On average a stock standard guard will take three shots from
a PC to take down. That’s assuming luck holds. Don’t even get me started on a
Small Drone, which is even tougher to take down. In the GM section there’s a
small passage suggesting from time to time you could handle opponents as mooks.
But, “While this shouldn’t be embraced very often in an RPG setting, as that
approach would most likely make an evening’s gaming a tad too boring, the GM
should be willing to embrace this type of scenario every now and then…However,
this option should be used sparingly.” When the rules stop off twice in a paragraph
to warn me about doing something, there’s a message.
JUST CHANGE IT
But that “mook aside” is one of many rules changes you
speed-bump over. Shadowrun Anarchy has
tons of alternate rules, optional mechanics, and different systems. They pop up
throughout the rules text. “You don’t have to do it X, you could do it Y.” I’m
all in favor of optional mechanics. I played Rolemaster for years FFS. But there needs to be a clear, solid
statement of the base rules first. Instead we have rules thrown in a blender
There’s more. The writing’s opaque in places. We jump from
section to section on dense pages without a good map of where we are and what
rules we’re working through. That makes it horrible when you have to go back to
find something during play. I felt like I was back in the 1990s: text heavy
pages, poor use of headings and callouts to guide, verbose writing requiring
parsing. The rules have weird implications and odd placements. For example, you
have to pay a Plot Point to move twice on your narration. But we only get this
idea of switching from tactical to larger scale in the movement section. It creates an even larger break between the
narrative side and the weirdly crunchy resolution and combat side.

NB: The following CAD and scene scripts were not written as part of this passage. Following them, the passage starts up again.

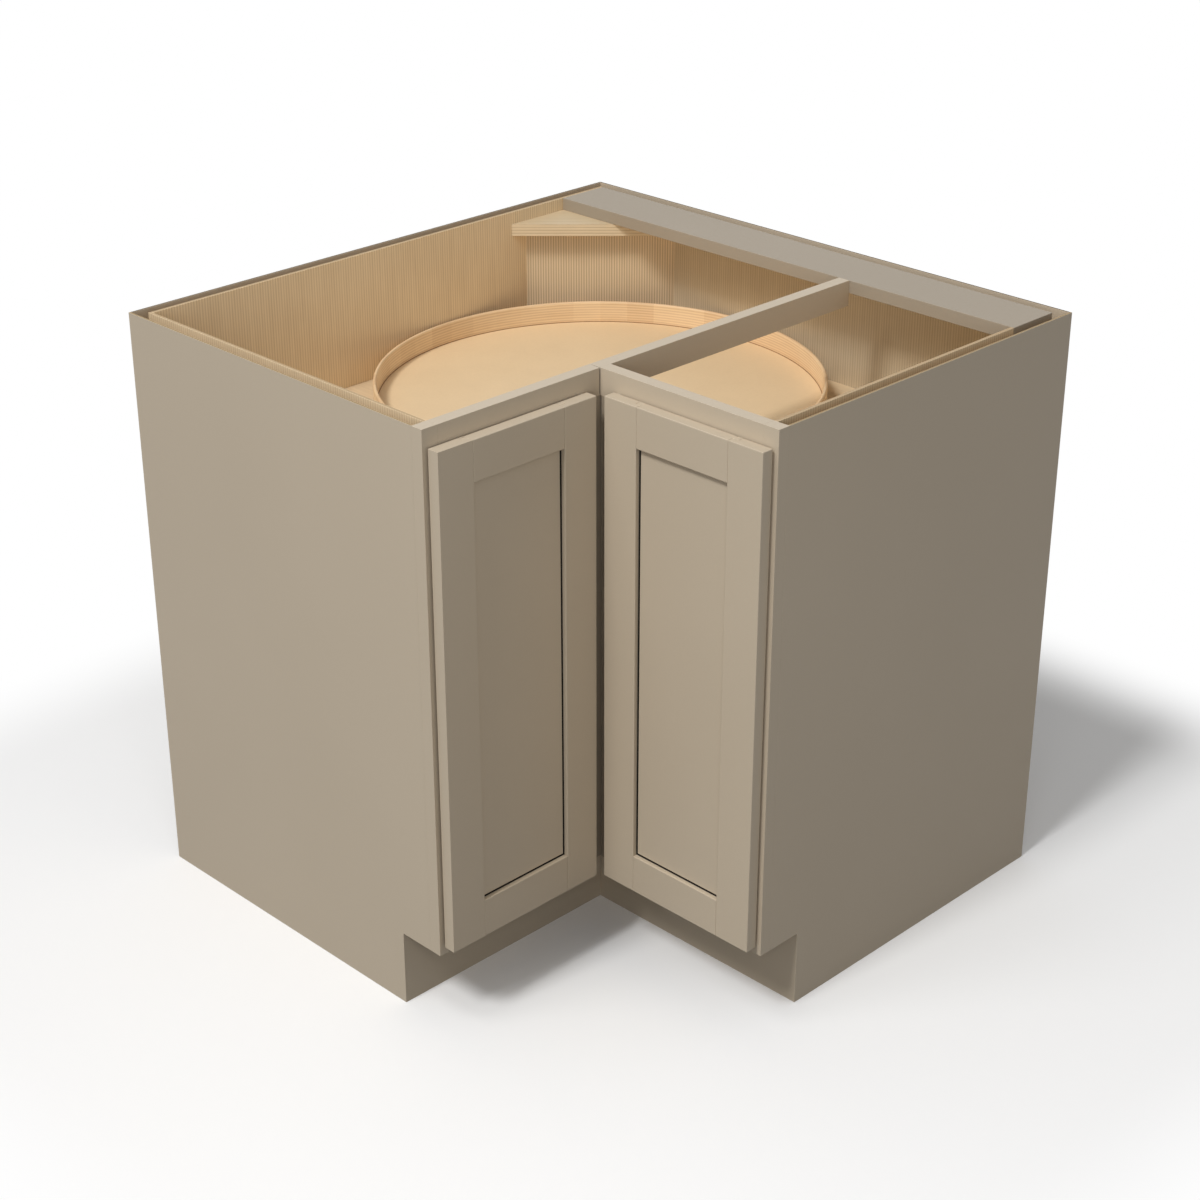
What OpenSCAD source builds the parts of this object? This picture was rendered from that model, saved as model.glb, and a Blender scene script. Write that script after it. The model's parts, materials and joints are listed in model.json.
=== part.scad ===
// Corner base cabinet with two revolving round trays, and a door on each side of its notch.
// The origin is on the floor, under the middle of the square that the cabinet stands in.
// The room's corner is at +X +Y, and the notch that the doors stand in opens at -X -Y.
// The left wing faces -Y and the right wing faces -X. The two are mirror images across the line x = y.

/* [Cabinet] */
// Length of each of the two back walls, outside
cab_w = 914.4; // [880:0.1:960]
// Depth of each wing from the wall to the front of the face frame
wing_depth = 609.6; // [595:0.1:622]
// Height of the cabinet without a worktop
cab_h = 876.3; // [850:0.1:920]
// Height of the toe space
toe_h = 114.3; // [90:0.1:125]
// Depth of the toe space behind the face frame's front
toe_d = 76.2; // [50:0.1:90]
// Thickness of the toe boards
toe_t = 12.7; // [9:0.1:19]

/* [Walls] */
// Thickness of the painted outside skins
skin_t = 3.2; // [2.5:0.1:6]
// Thickness of the packing strips between skin and lining
pack_t = 15.9; // [12:0.1:19]
// Width of the packing strips
pack_w = 38; // [25:1:60]
// Drop of the packing strips below the cabinet's top
pack_drop = 25; // [20:1:40]
// Gap between the ends of the packing strips, and between those of the cleats
strip_gap = 0.5; // [0.3:0.1:2]
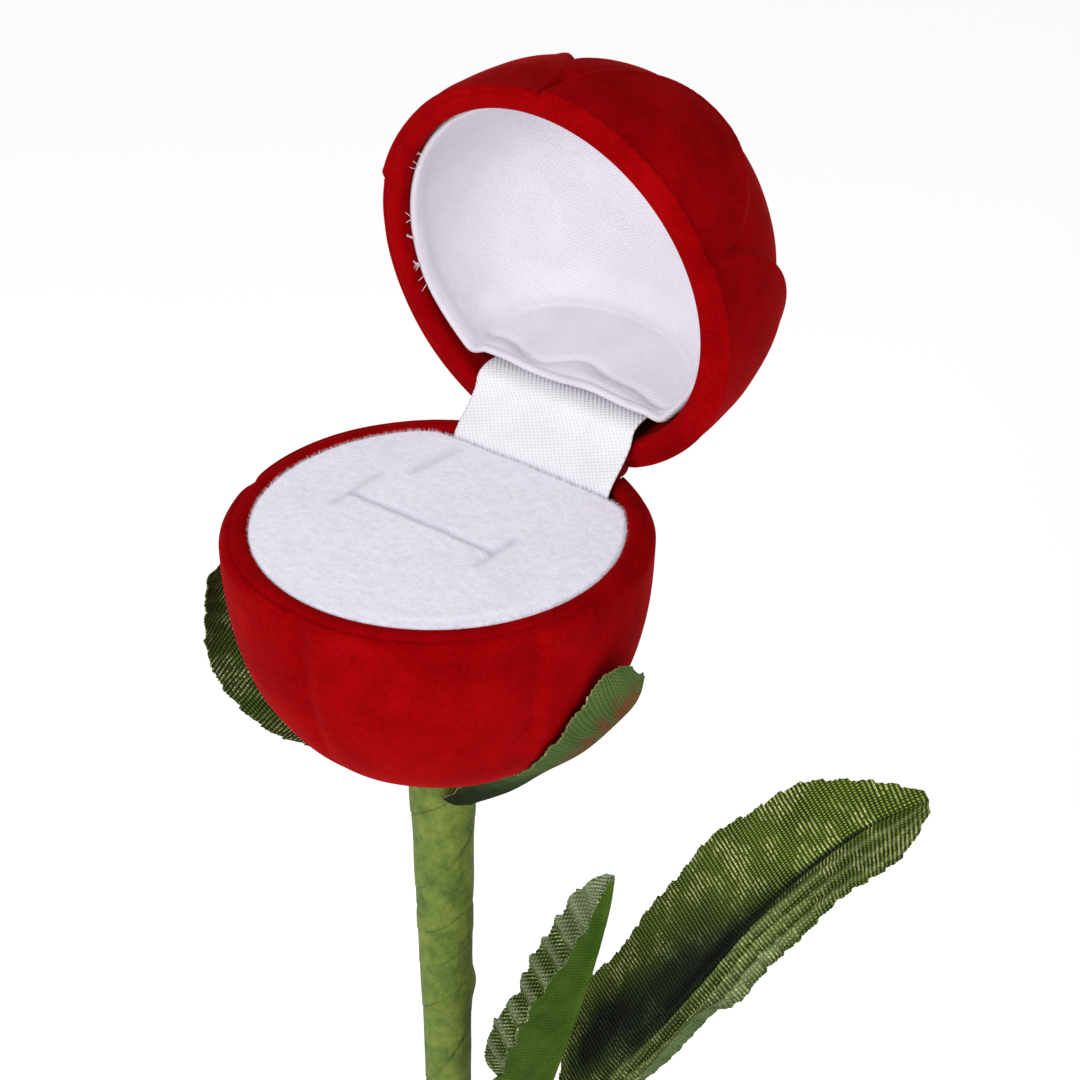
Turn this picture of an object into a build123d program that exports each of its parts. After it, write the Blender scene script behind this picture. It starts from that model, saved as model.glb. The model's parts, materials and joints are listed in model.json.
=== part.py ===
"""Rose-shaped ring gift box on a taped stem, lid open: a flocked bud in two hinged halves, a slit ring
pad, a satin-lined lid, two calyx leaves under the bud and a two-leaf spray bound to the stem.

Millimetres. The origin is the centre of the stem's foot, +Z runs up the stem, -Y is the front of the
box and +Y its hinge side. The lid stands open at rest.
"""
from build123d import *
import os
from math import cos, pi, sin

os.makedirs("parts", exist_ok=True)

# ---- driving dimensions ----------------------------------------------------------------------
RIM_Z = 230.0            # height of the parting plane over the stem's foot
BOWL_R = 24.95           # outer radius of the lower half at the parting plane
BOWL_DEPTH = 29.66       # parting plane to the bottom of the bowl
BOWL_SHAPE = (2.357, 3.204)    # superellipse powers of the bowl's outline: flatness below, roundness above
DOME_R = 24.6            # outer radius of the lid at the parting plane
DOME_DEPTH = 29.1        # parting plane to the top of the lid
DOME_SHAPE = (2.6, 1.75)
BOWL_INSIDE_SHAPE = (2.0, 2.6)
DOME_INSIDE_SHAPE = (2.0, 1.9)
DOME_STRAIGHT = 9.3      # how far the lid's inner wall goes straight up from its mouth
MOUTH_R = 21.9           # inside radius of both mouths
WALL = 2.4               # shell thickness at the two poles
OPEN_ANGLE = 83.0        # how far the lid stands open

HINGE_Y = 22.5           # hinge axis, in the flat back face of both halves
HINGE_LIFT = 0.3         # hinge axis over the parting plane
HINGE_WIDTH = 20.0       # knuckle row, end to end
KNUCKLES = 5             # three on the base leaf, two on the lid leaf
KNUCKLE_GAP = 0.1
KNUCKLE_R = 1.1
PIN_R = 0.5
PIN_CLEARANCE = 0.05     # running clearance of the lid's knuckles on the pin
LEAF_PLATE = 0.5         # thickness of the hinge plates
LEAF_PLATE_Y = 20.45     # middle of the upright hinge plates
LEAF_PLATE_REACH = 8.5   # how far the plates reach into each half
HINGE_ROOM = 0.2         # space round the hinge in the shells
PIN_FIT = 0.02           # clearance of the base's knuckles on the pin
POCKET_EXTRA = 2.0       # space past the ends of the hinge plates
POCKET_REACH = 6.0       # how far the plates' pocket goes in from the back wall

PAD_TOP = -1.0           # pad surface, from the parting plane
PAD_R = 21.5
PAD_CHORD_Y = 16.5       # straight rear edge of the pad
PAD_DEPTH = 8.8
PLUSH = 0.8              # thickness of the plush cover
PAD_EDGE = 0.7           # rounding of the pad's upper edge
PAD_CARD_CHORD_Y = 19.0  # straight rear edge of the card under the pad
SLIT = 0.6               # width of the cuts in the pad
LONG_SLIT = ((-1.1, -1.3), 20.5)       # middle and length of the cut across the pad
LEFT_SLIT = ((-12.0, 0.0), 10.0)       # the short cuts across its two ends
RIGHT_SLIT = ((9.5, -1.0), 8.0)
CARD = 1.4               # thickness of the card under the pad
LEDGE_R = 19.5           # inside radius of the shell below the pad's ledge

LINING_R = 21.25         # outer radius of the satin lining
LINING_CHORD_Y = 15.9    # straight edge of the lining, at the hinge side
LINING_START = 1.5       # mouth of the lining, from the parting plane
LINING_DEPTH = 12.0
LINING_CORNER = 6.0      # rounding where the straight edge meets the round one
LINING_EDGE = 4.0        # rounding round the bottom of the cup
SATIN = 0.4
LID_CARD = 0.45
CARD_GAP = 0.08

RIBBON_WIDTH = 23.4
RIBBON = 0.3             # thickness of the ribbon
RIBBON_ROUTE = ((16.95, -6.5), (16.95, -0.7), (21.2, 3.55), (22.35, 5.9), (28.5, 6.66))   # (y, over the rim)

STEM_R = 2.8             # taped stem below the leaf spray
STEM_TOP_R = 3.9         # taped stem right under the bowl
TAPE_FOOT_LENGTH = 100.0 # straight taped stem below the leaf spray
TUBE_R = 2.1
WIRE_R = 1.0
FIT_GAP = 0.05           # gap between the stem's nested layers
STEM_FLARE = ((2.95, 85.0), (3.05, 76.0), (3.55, 61.0), (3.7, 45.0))    # (radius, drop from the rim)
CAP = 1.0                # tape over the stem's cut foot
WIRE_IN_BOWL = 5.0       # how far the core wire goes up into the bowl
GLUE_R = 6.0
GLUE_HEIGHT = 2.3
GLUE_EDGE = 1.4
GLUE_GAP = 0.45          # between the glue and the bowl's inner wall

CALYX_THICKNESS = 0.5
CALYX_HALF_WIDTH = 7.0
CALYX_NECK = 3.2         # how far out from the stem's axis the blade begins
CALYX_NECK_HALF = 2.0
CALYX_SPINE = ((4.35, 38.8), (10.2, 34.3), (16.0, 29.0), (20.9, 23.7), (24.5, 18.3))    # (out, drop)
CALYX_END = (26.2, 12.4)
CALYX_TIP = (26.4, 8.4)
CALYX_TURNS = {"calyx_leaf_right": (-8.0, 2.0), "calyx_leaf_left": (190.0, 3.0)}    # (angle, stand-off)
SPRAY_NODE = Vector(8.7, 5.0, RIM_Z - 100.3)    # where the spray's two leaves part
STALK_R = 1.1
STALK_FOOT_Z = 104.0     # where the stalk's foot begins, alongside the stem
STALK_STRAIGHT = 15.0    # straight stretch of the stalk beside the stem
STALK_BEND_R = 8.0
STALK_GAP = 0.35         # between the stem and the stalk
BINDING_START = 2.0      # from the stalk's foot to the tape that binds it to the stem
BINDING_LENGTH = 10.0
BINDING_THICKNESS = 0.5
BINDING_GAP = 0.1
PETIOLE_R = 0.7
PETIOLE = 14.0           # from the fork to each blade
PETIOLE_END_GAP = 0.3
LARGE_PETIOLE_START = 1.3      # clear of the stalk's end
SMALL_PETIOLE_START = 3.5      # where the small leaf's petiole parts from the large one's

LEAF_THICKNESS = 0.5
BLADE_FILL = 0.9         # widest part of a blade, as a share of its folded halves
BLADE_WIDEST = 0.48      # where along the blade it is widest, as a share of its length
LARGE_TIP = Vector(50.4, 29.1, RIM_Z - 34.1)
LARGE_FACE = Vector(-0.51, -0.65, 0.56)
LARGE_HALF_WIDTH = 13.0
LARGE_FOLD = 15.0        # how far each half of the blade is folded up, in degrees
SMALL_TIP = Vector(24.5, 2.1, RIM_Z - 41.7)
SMALL_FACE = Vector(-0.96, 0.1, 0.26)
SMALL_HALF_WIDTH = 12.0
SMALL_FOLD = 55.0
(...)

And there’s no example of play.
I repeat: there’s no example of play in the entire book. We
have all that setting and 60 pages devoted to NPCs, but not any example of
play.
YOU KNOW WHAT’S COMING
Shadowrun Anarchy
didn’t work for me as a GM. I found the rules badly written, making it hard to
figure out exactly what they intended. I tried my best to GM Shadowrun Anarchy, but it felt like
running through molasses. I wanted to like it and thought I was open to different
systems. I’m running point-heavy Mutants
& Masterminds, tradindel rpg Mutant
Year Zero, Fate, and PbtA. Look
at the variety of stuff I’d run for TGIT Gauntlet Hangouts.
Let me give my gut feeling about Shadowrun Anarchy, purely gut. It chickened out. As I said at the
start, Shadowrun Anarchy doesn’t do a
great job defining its mission. But certainly the lead-up buzz talked about a
rules-light, accessible, and narrative focused rpg. That’s a great goal. But Shadowrun Anarchy can’t let go of all
the systems and crunch. There’s elaborate chrome and a deflated version of the
original systems. Rather than fully rethinking those mechanics, they just put
them in a dehydrator. They couldn’t take the leap: recognize the strength of
their IP and find a new system approach.
Other games have managed that shift. I’ll point to Mutant Year Zero as the best recent
example. But I’d say Mutant Chronicles,
another branch from the same tree, manages this while staying crunchy. 7th Sea’s another example of
an older game pulled into the modern era. Shadowrun Anarchy’s not in bad
company though. As I’ve mentioned before I’d hoped Feng Shui 2 would be awesome and modern. But it kept some core
concepts about initiative and actions that make it as game I don’t really want
to play. I’m half hopeful, half nervous that the new edition of Scion will give us a lean and accessible
system.
Shadowrun Anarchy’s
hobbled as well by its presentation and writing. It needed an editor the
caliber of Amanda Valentine or John Adamus to bring coherence. Games have
gotten better about this in recent years. I think Urban Shadows, Tianxia, Coriolis, and 7th Sea offer strong examples. I think rules should be
accessible, logical, and easy to reference. SRA’s anything but.
I’m not fond of writing negative reviews- I’d rather point
people to things they should be looking at. That’s doubly true for something I
wanted to like. That being said, if you’re enjoying SRA, more power to you. I’m
glad it’s serving your group. I didn’t work for me.